Pour rappel, la Cour administrative d'appel de Nancy confortait l'indépendance du médecin en ce qu'elle estimait que la décision du Dr Éric Kariger en 2014 d'un arrêt des soins - jugée légale par la cour européenne des droits de l'homme - n'obligeait en rien le Dr Daniéla Simon qui lui a succédé. En revanche, la justice dénonçait la décision de suspendre indéfiniment la procédure au motif que le climat était tout sauf apaisé.
Aucune injonction ne pouvant être faite à un médecin, personne privée, il revient au CHU de mettre en mesure le Dr Simon - qui a quitté l'hôpital en janvier 2017 - ou son successeur, de répondre aux obligations lui incombant vis-à-vis de Vincent Lambert en vertu du code de la santé publique, estimait la Cour d'appel. Le CHU s'était engagé à se conformer à cette injonction.
Indépendance professionnelle et responsabilité personnelle du médecin
Ce 10 juillet, le rapporteur public, dont les avis sont généralement suivis, a recommandé le rejet des deux pourvois, jugeant que la Cour de Nancy n'avait pas fait d'erreur de droit.
Le rapporteur public a conforté les décisions de la CAA sur des questions de principe, la première étant de savoir si une décision d'interrompre les traitements d'un malade peut être mise en œuvre par un autre médecin que le décisionnaire.
« Il nous paraît impossible de considérer qu'une décision extrêmement lourde et difficile à prendre pour un médecin, puisse être imposée comme un fait déjà acquis à un autre médecin qui serait dans l'obligation de la mettre en œuvre », analyse le rapporteur public, rappelant que c'est la responsabilité personnelle du médecin qui est en jeu dans une décision d'arrêt du traitement (et non une responsabilité diluée dans une décision collégiale, comme l'a ré-affirmé encore tout récemment le conseil constitutionnel au sujet de la loi Leonetti-Claeys). Et cette logique de responsabilité personnelle - et d'indépendance professionnelle inaliénable du médecin, sanctuarisée dans le code de santé publique - ne peut être supplantée par le principe de continuité des soins (ce dont se prévalait François Lambert pour demander une mise en œuvre immédiate de la décision du Dr Kariger, malgré son départ).

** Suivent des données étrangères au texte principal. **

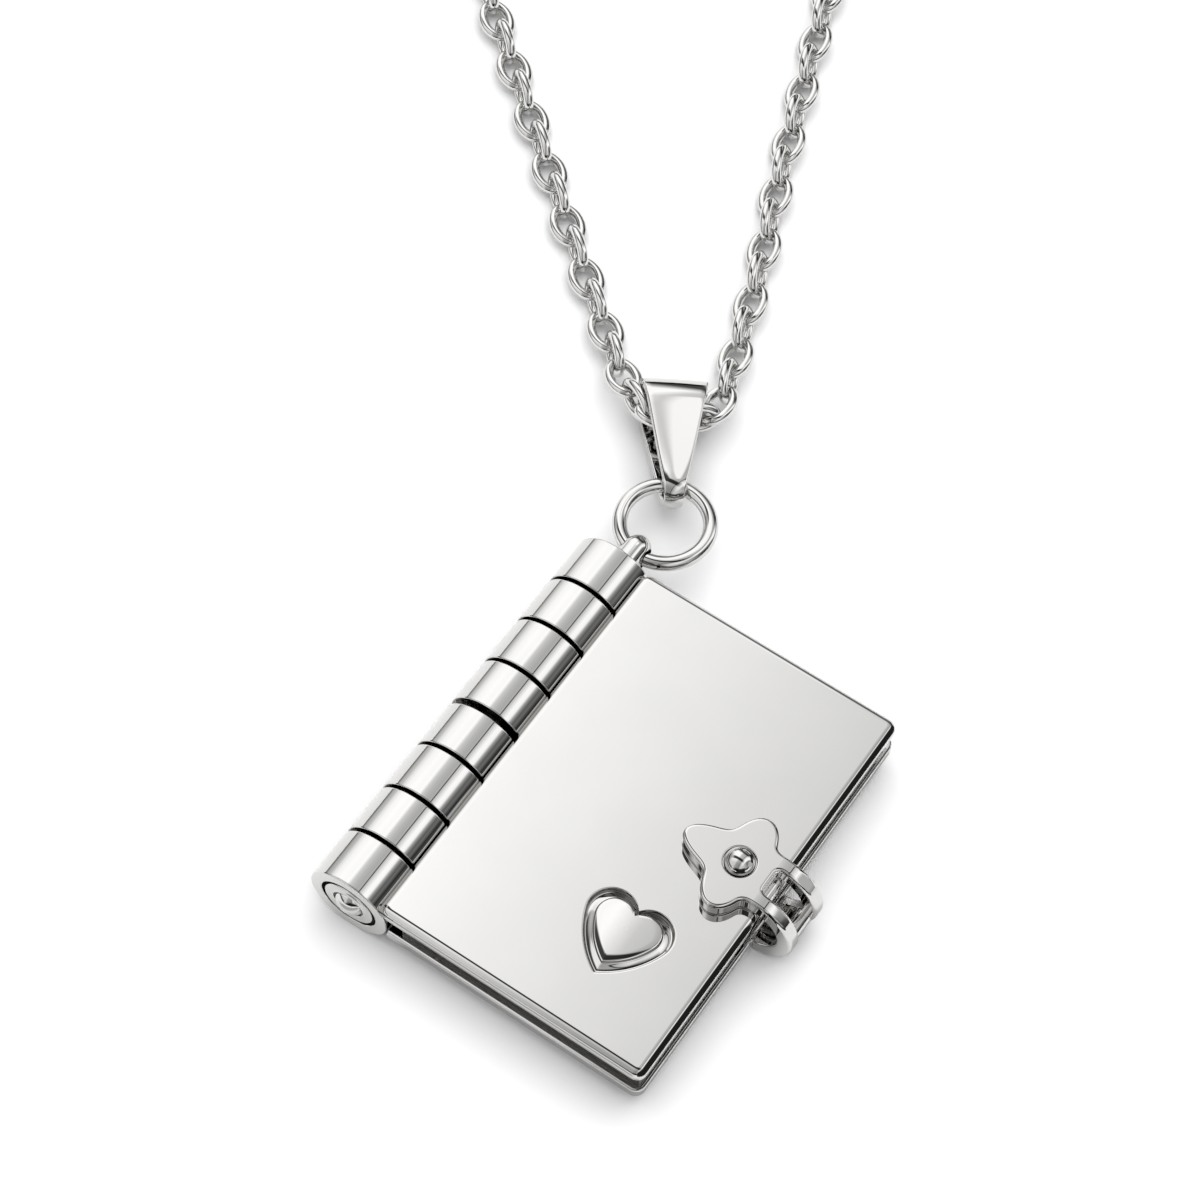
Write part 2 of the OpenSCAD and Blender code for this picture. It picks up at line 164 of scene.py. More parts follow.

Le rapporteur public confirme aussi la lecture de la CAA sur l'illégalité de la suspension de la procédure, décision prise l'été 2015 au motif que la sécurité et la sérénité étaient insuffisantes, sans qu'un terme à cette suspension n'ait été fixé. « Quels peuvent être les motifs légaux d'une décision de suspension de la procédure collégiale ? », s'interroge le rapporteur public, tout en estimant qu'une réponse théorique, abstraite, ne sied pas à des situations marquées par « une irréductible singularité ».
Néanmoins, « des craintes à l'égard de la sécurité des malades et du personnel doivent conduire à prendre des mesures de protection appropriées, mais ne peuvent pas conduire à différer indéfiniment une décision », tranche-t-il.
Décision à la fin du mois de juillet
La procédure doit « être recommencée depuis le début », a en outre recommandé le rapporteur public. Le Conseil d'État devrait rendre sa décision d'ici la fin du mois de juillet.
« Exceptionnelle et dramatique : les deux adjectifs qu'avait employés Rémi Keller en 2014 restent, près de trois ans et demi plus tard, malheureusement valables », a déclaré le rapporteur public.